Direction >>
Return the listing below word for word.

Data lines >>
§

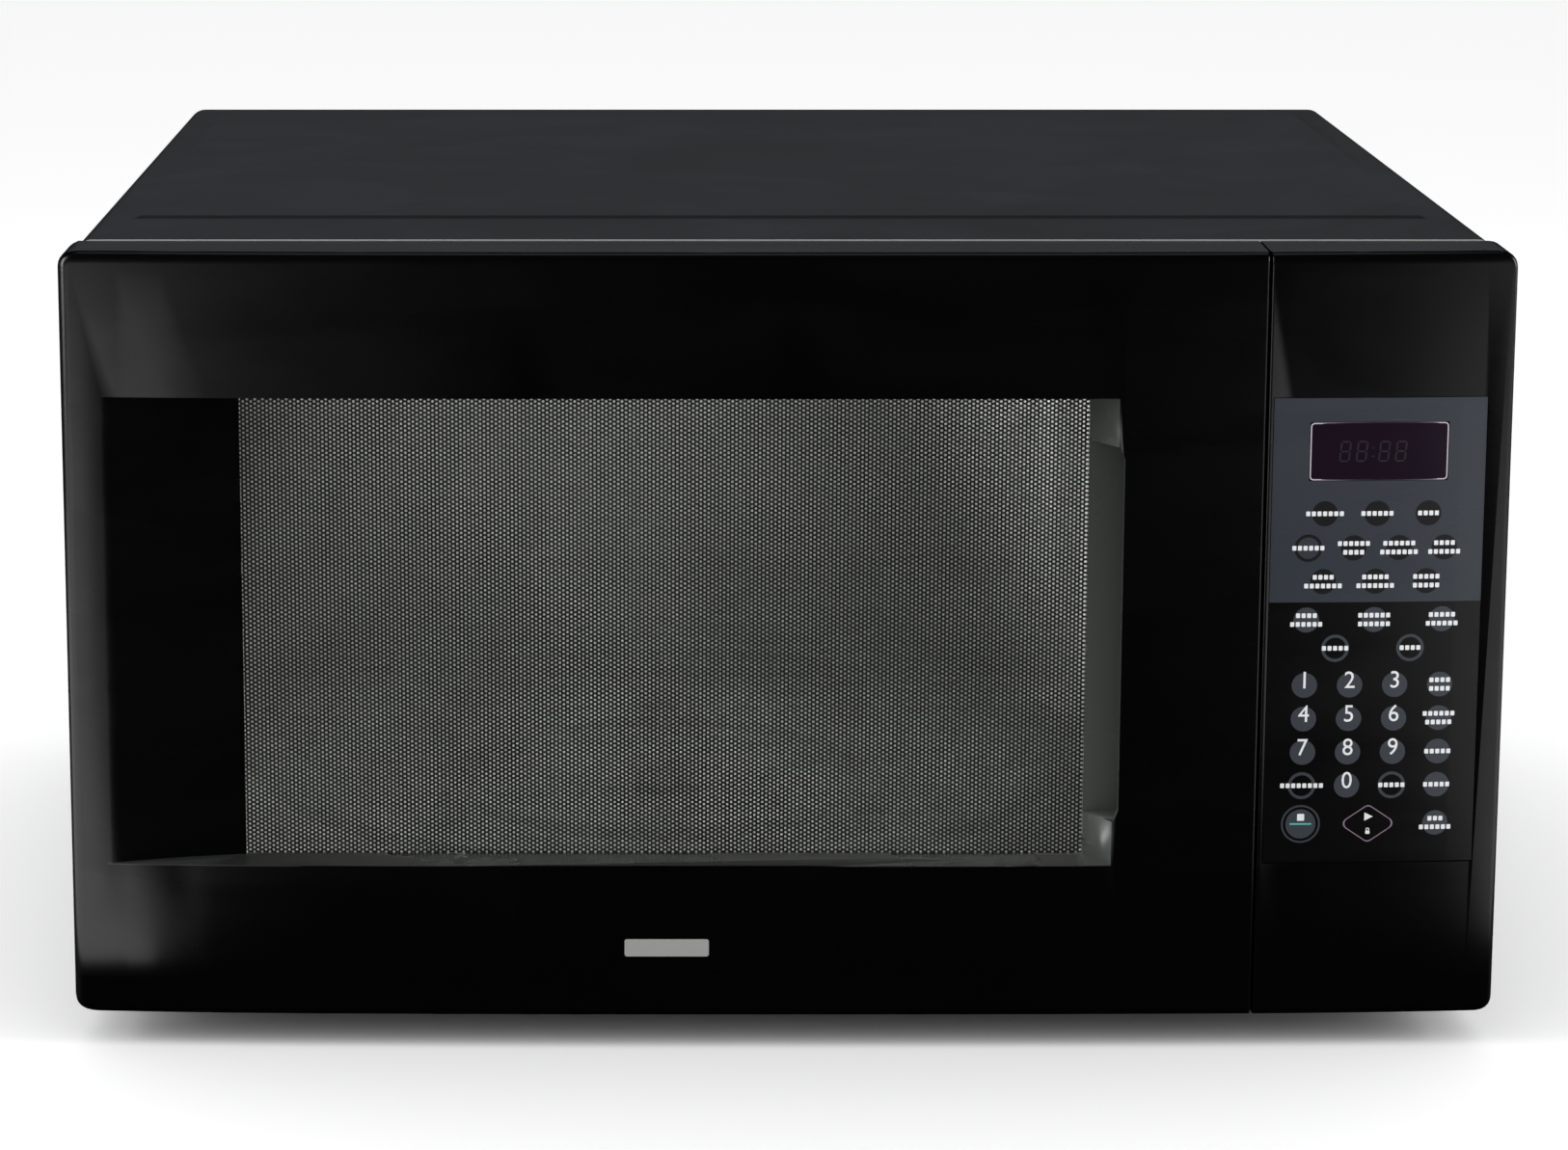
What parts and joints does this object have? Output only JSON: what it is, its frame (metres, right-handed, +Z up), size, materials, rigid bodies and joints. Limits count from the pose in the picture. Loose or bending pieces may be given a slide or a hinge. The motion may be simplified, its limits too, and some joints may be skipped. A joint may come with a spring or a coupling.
{
  "type": "microwave oven",
  "caption": "Large countertop microwave oven with a side-hinged door, a turntable inside, and a control panel at the right.",
  "frame": {"origin": "on the surface the oven stands on, under the middle of its bounding box", "axes": "+Z up, front towards -Y, +X to the right seen from the front"},
  "size_m": [0.606, 0.5, 0.345],
  "materials": {
    "fascia_plastic": "gloss moulded",
    "panel_plastic": "gloss moulded",
    "cabinet_paint": "satin powder coat",
    "zinc_steel": "zinc plated",
    "cavity_enamel": "satin enamel",
    "mica": "matte mineral sheet",
    "magnetron_metal": "plated",
    "core_steel": "varnished laminations",
    "copper_winding": "enamelled wire",
    "aluminium_can": "drawn",
    "black_plastic": "matte",
    "grey_plastic": "matte",
    "white_plastic": "matte",
    "clear_glass": "clear",
    "window_plastic": "clear, faint smoke tint",
    "screen_metal": "black, perforated",
    "circuit_board": "solder mask",
    "overlay_film": "printed satin film",
    "display_plastic": "dark tinted window",
    "badge_metal": "satin",
    "rubber": "moulded",
    "spring_steel": "drawn wire"
  },
  "bodies": {
    "cabinet": {"outer_cabinet": "cabinet_paint", "base_plate": "zinc_steel", "rear_panel": "cabinet_paint", "front_plate": "zinc_steel", "cavity": "cavity_enamel", "waveguide": "zinc_steel", "waveguide_cover": "mica", "magnetron": "magnetron_metal", "transformer_core": "core_steel", "primary_winding": "copper_winding", "secondary_winding": "copper_winding", "hv_capacitor": "aluminium_can", "capacitor_clamp": "zinc_steel", "hv_diode": "black_plastic", "fan_bracket": "grey_plastic", "fan_motor": "core_steel", "air_duct": "grey_plastic", "lamp_socket": "white_plastic", "lamp_bulb": "clear_glass", "filter_board": "circuit_board", "fuse": "clear_glass", "thermal_cutout": "black_plastic", "humidity_sensor": "white_plastic", "turntable_motor": "zinc_steel", "latch_board": "white_plastic", "primary_switch": "grey_plastic", "secondary_switch": "grey_plastic", "monitor_switch": "grey_plastic", "control_panel_frame": "panel_plastic", "keypad_overlay": "overlay_film", "display_lens": "display_plastic", "control_board": "circuit_board", "display_module": "black_plastic", "control_transformer": "core_steel", "upper_hinge": "zinc_steel", "lower_hinge": "zinc_steel", "cord_gland": "black_plastic", "foot_1": "rubber", "foot_2": "rubber", "foot_3": "rubber", "foot_4": "rubber"},
    "door": {"door_frame": "fascia_plastic", "door_window": "window_plastic", "door_screen": "screen_metal", "door_choke_frame": "zinc_steel", "inner_window": "clear_glass", "choke_cover": "black_plastic", "badge": "badge_metal", "latch_spring": "spring_steel"},
    "latch": {"latch_hooks": "white_plastic"},
    "primary_plunger": {"primary_plunger": "white_plastic"},
    "secondary_plunger": {"secondary_plunger": "white_plastic"},
    "monitor_plunger": {"monitor_plunger": "white_plastic"},
    "coupler": {"turntable_coupler": "white_plastic"},
    "tray": {"glass_tray": "clear_glass"},
    "roller_ring": {"roller_ring": "white_plastic"},
    "roller_1": {"roller_1": "white_plastic"},
    "roller_2": {"roller_2": "white_plastic"},
    "roller_3": {"roller_3": "white_plastic"},
    "fan": {"fan_blade": "white_plastic"}
  },
  "joints": [
    {"name": "door_swing", "type": "hinge", "parent": "cabinet", "child": "door", "pos_m": [-0.2975, -0.2213, 0.17], "axis": [0, 0, -1], "range_deg": [0, 110]},
    {"name": "latch_slide", "type": "slide", "parent": "door", "child": "latch", "axis": [0, 0, 1], "range_m": [0, 0.004], "stiffness_N_per_m": 200, "springref_m": -0.004, "deforming": ["latch_spring"]},
    {"name": "primary_plunger_slide", "type": "slide", "parent": "cabinet", "child": "primary_plunger", "axis": [0, 1, 0], "range_m": [0, 0.0015], "stiffness_N_per_m": 100, "springref_m": -0.002},
    {"name": "secondary_plunger_slide", "type": "slide", "parent": "cabinet", "child": "secondary_plunger", "axis": [0, 1, 0], "range_m": [0, 0.0015], "stiffness_N_per_m": 100, "springref_m": -0.002},
    {"name": "monitor_plunger_slide", "type": "slide", "parent": "cabinet", "child": "monitor_plunger", "axis": [1, 0, 0], "range_m": [0, 0.0015], "stiffness_N_per_m": 100, "springref_m": -0.002},
    {"name": "turntable_spin", "type": "hinge", "parent": "cabinet", "child": "coupler", "pos_m": [-0.0518, 0.005, 0.05], "axis": [0, 0, 1], "continuous": true},
    {"name": "tray_lift", "type": "slide", "parent": "coupler", "child": "tray", "axis": [0, 0, 1], "range_m": [0, 0.06]},
    {"name": "roller_ring_spin", "type": "hinge", "parent": "cabinet", "child": "roller_ring", "pos_m": [-0.0518, 0.005, 0.04865], "axis": [0, 0, 1], "continuous": true},
    {"name": "roller_1_spin", "type": "hinge", "parent": "roller_ring", "child": "roller_1", "pos_m": [-0.0518, 0.118, 0.04865], "axis": [0, 1, 0], "continuous": true},
    {"name": "roller_2_spin", "type": "hinge", "parent": "roller_ring", "child": "roller_2", "pos_m": [-0.14966, -0.0515, 0.04865], "axis": [-0.866, -0.5, 0], "continuous": true},
    {"name": "roller_3_spin", "type": "hinge", "parent": "roller_ring", "child": "roller_3", "pos_m": [0.04606, -0.0515, 0.04865], "axis": [0.866, -0.5, 0], "continuous": true},
    {"name": "fan_spin", "type": "hinge", "parent": "cabinet", "child": "fan", "pos_m": [0.238, 0.223, 0.24], "axis": [0, -1, 0], "continuous": true}
  ],
  "couplings": [
    {"joint": "roller_ring_spin", "follows": "turntable_spin", "ratio": 0.5},
    {"joint": "roller_1_spin", "follows": "turntable_spin", "ratio": -6.7665},
    {"joint": "roller_2_spin", "follows": "turntable_spin", "ratio": -6.7665},
    {"joint": "roller_3_spin", "follows": "turntable_spin", "ratio": -6.7665}
  ]
}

§

Task answer >>
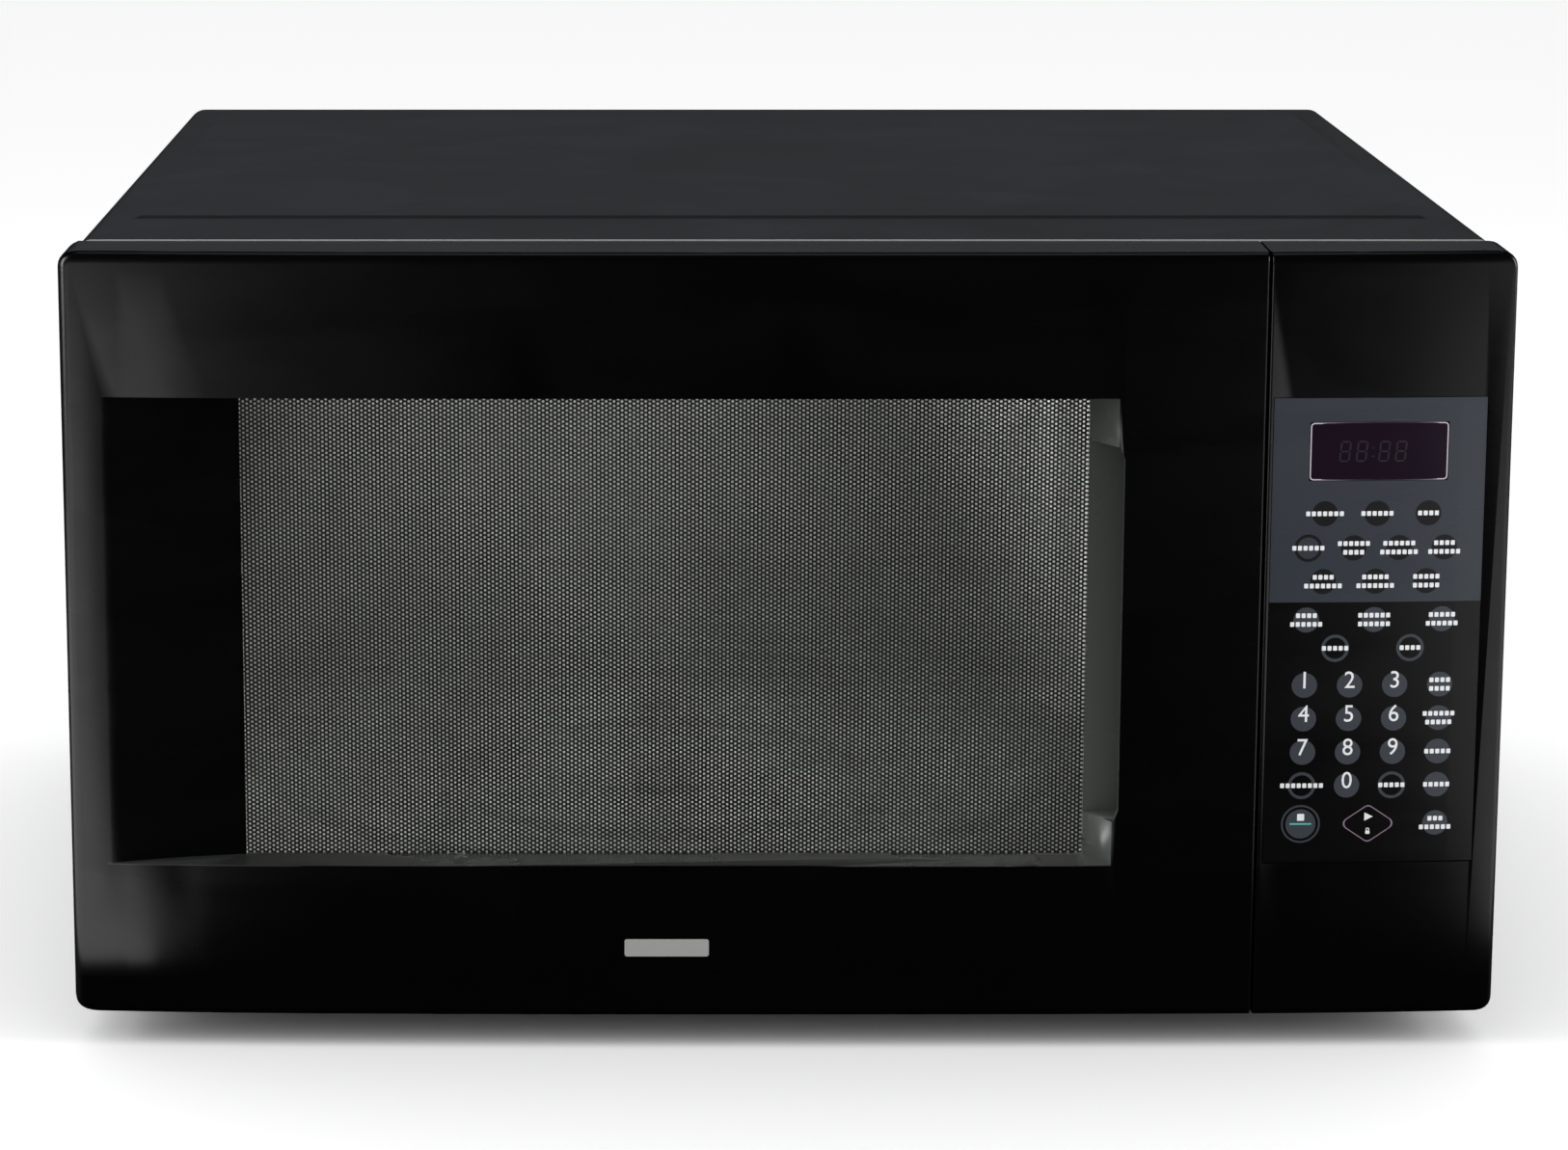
What parts and joints does this object have? Output only JSON: what it is, its frame (metres, right-handed, +Z up), size, materials, rigid bodies and joints. Limits count from the pose in the picture. Loose or bending pieces may be given a slide or a hinge. The motion may be simplified, its limits too, and some joints may be skipped. A joint may come with a spring or a coupling.
{
  "type": "microwave oven",
  "caption": "Large countertop microwave oven with a side-hinged door, a turntable inside, and a control panel at the right.",
  "frame": {"origin": "on the surface the oven stands on, under the middle of its bounding box", "axes": "+Z up, front towards -Y, +X to the right seen from the front"},
  "size_m": [0.606, 0.5, 0.345],
  "materials": {
    "fascia_plastic": "gloss moulded",
    "panel_plastic": "gloss moulded",
    "cabinet_paint": "satin powder coat",
    "zinc_steel": "zinc plated",
    "cavity_enamel": "satin enamel",
    "mica": "matte mineral sheet",
    "magnetron_metal": "plated",
    "core_steel": "varnished laminations",
    "copper_winding": "enamelled wire",
    "aluminium_can": "drawn",
    "black_plastic": "matte",
    "grey_plastic": "matte",
    "white_plastic": "matte",
    "clear_glass": "clear",
    "window_plastic": "clear, faint smoke tint",
    "screen_metal": "black, perforated",
    "circuit_board": "solder mask",
    "overlay_film": "printed satin film",
    "display_plastic": "dark tinted window",
    "badge_metal": "satin",
    "rubber": "moulded",
    "spring_steel": "drawn wire"
  },
  "bodies": {
    "cabinet": {"outer_cabinet": "cabinet_paint", "base_plate": "zinc_steel", "rear_panel": "cabinet_paint", "front_plate": "zinc_steel", "cavity": "cavity_enamel", "waveguide": "zinc_steel", "waveguide_cover": "mica", "magnetron": "magnetron_metal", "transformer_core": "core_steel", "primary_winding": "copper_winding", "secondary_winding": "copper_winding", "hv_capacitor": "aluminium_can", "capacitor_clamp": "zinc_steel", "hv_diode": "black_plastic", "fan_bracket": "grey_plastic", "fan_motor": "core_steel", "air_duct": "grey_plastic", "lamp_socket": "white_plastic", "lamp_bulb": "clear_glass", "filter_board": "circuit_board", "fuse": "clear_glass", "thermal_cutout": "black_plastic", "humidity_sensor": "white_plastic", "turntable_motor": "zinc_steel", "latch_board": "white_plastic", "primary_switch": "grey_plastic", "secondary_switch": "grey_plastic", "monitor_switch": "grey_plastic", "control_panel_frame": "panel_plastic", "keypad_overlay": "overlay_film", "display_lens": "display_plastic", "control_board": "circuit_board", "display_module": "black_plastic", "control_transformer": "core_steel", "upper_hinge": "zinc_steel", "lower_hinge": "zinc_steel", "cord_gland": "black_plastic", "foot_1": "rubber", "foot_2": "rubber", "foot_3": "rubber", "foot_4": "rubber"},
    "door": {"door_frame": "fascia_plastic", "door_window": "window_plastic", "door_screen": "screen_metal", "door_choke_frame": "zinc_steel", "inner_window": "clear_glass", "choke_cover": "black_plastic", "badge": "badge_metal", "latch_spring": "spring_steel"},
    "latch": {"latch_hooks": "white_plastic"},
    "primary_plunger": {"primary_plunger": "white_plastic"},
    "secondary_plunger": {"secondary_plunger": "white_plastic"},
    "monitor_plunger": {"monitor_plunger": "white_plastic"},
    "coupler": {"turntable_coupler": "white_plastic"},
    "tray": {"glass_tray": "clear_glass"},
    "roller_ring": {"roller_ring": "white_plastic"},
    "roller_1": {"roller_1": "white_plastic"},
    "roller_2": {"roller_2": "white_plastic"},
    "roller_3": {"roller_3": "white_plastic"},
    "fan": {"fan_blade": "white_plastic"}
  },
  "joints": [
    {"name": "door_swing", "type": "hinge", "parent": "cabinet", "child": "door", "pos_m": [-0.2975, -0.2213, 0.17], "axis": [0, 0, -1], "range_deg": [0, 110]},
    {"name": "latch_slide", "type": "slide", "parent": "door", "child": "latch", "axis": [0, 0, 1], "range_m": [0, 0.004], "stiffness_N_per_m": 200, "springref_m": -0.004, "deforming": ["latch_spring"]},
    {"name": "primary_plunger_slide", "type": "slide", "parent": "cabinet", "child": "primary_plunger", "axis": [0, 1, 0], "range_m": [0, 0.0015], "stiffness_N_per_m": 100, "springref_m": -0.002},
    {"name": "secondary_plunger_slide", "type": "slide", "parent": "cabinet", "child": "secondary_plunger", "axis": [0, 1, 0], "range_m": [0, 0.0015], "stiffness_N_per_m": 100, "springref_m": -0.002},
    {"name": "monitor_plunger_slide", "type": "slide", "parent": "cabinet", "child": "monitor_plunger", "axis": [1, 0, 0], "range_m": [0, 0.0015], "stiffness_N_per_m": 100, "springref_m": -0.002},
    {"name": "turntable_spin", "type": "hinge", "parent": "cabinet", "child": "coupler", "pos_m": [-0.0518, 0.005, 0.05], "axis": [0, 0, 1], "continuous": true},
    {"name": "tray_lift", "type": "slide", "parent": "coupler", "child": "tray", "axis": [0, 0, 1], "range_m": [0, 0.06]},
    {"name": "roller_ring_spin", "type": "hinge", "parent": "cabinet", "child": "roller_ring", "pos_m": [-0.0518, 0.005, 0.04865], "axis": [0, 0, 1], "continuous": true},
    {"name": "roller_1_spin", "type": "hinge", "parent": "roller_ring", "child": "roller_1", "pos_m": [-0.0518, 0.118, 0.04865], "axis": [0, 1, 0], "continuous": true},
    {"name": "roller_2_spin", "type": "hinge", "parent": "roller_ring", "child": "roller_2", "pos_m": [-0.14966, -0.0515, 0.04865], "axis": [-0.866, -0.5, 0], "continuous": true},
    {"name": "roller_3_spin", "type": "hinge", "parent": "roller_ring", "child": "roller_3", "pos_m": [0.04606, -0.0515, 0.04865], "axis": [0.866, -0.5, 0], "continuous": true},
    {"name": "fan_spin", "type": "hinge", "parent": "cabinet", "child": "fan", "pos_m": [0.238, 0.223, 0.24], "axis": [0, -1, 0], "continuous": true}
  ],
  "couplings": [
    {"joint": "roller_ring_spin", "follows": "turntable_spin", "ratio": 0.5},
    {"joint": "roller_1_spin", "follows": "turntable_spin", "ratio": -6.7665},
    {"joint": "roller_2_spin", "follows": "turntable_spin", "ratio": -6.7665},
    {"joint": "roller_3_spin", "follows": "turntable_spin", "ratio": -6.7665}
  ]
}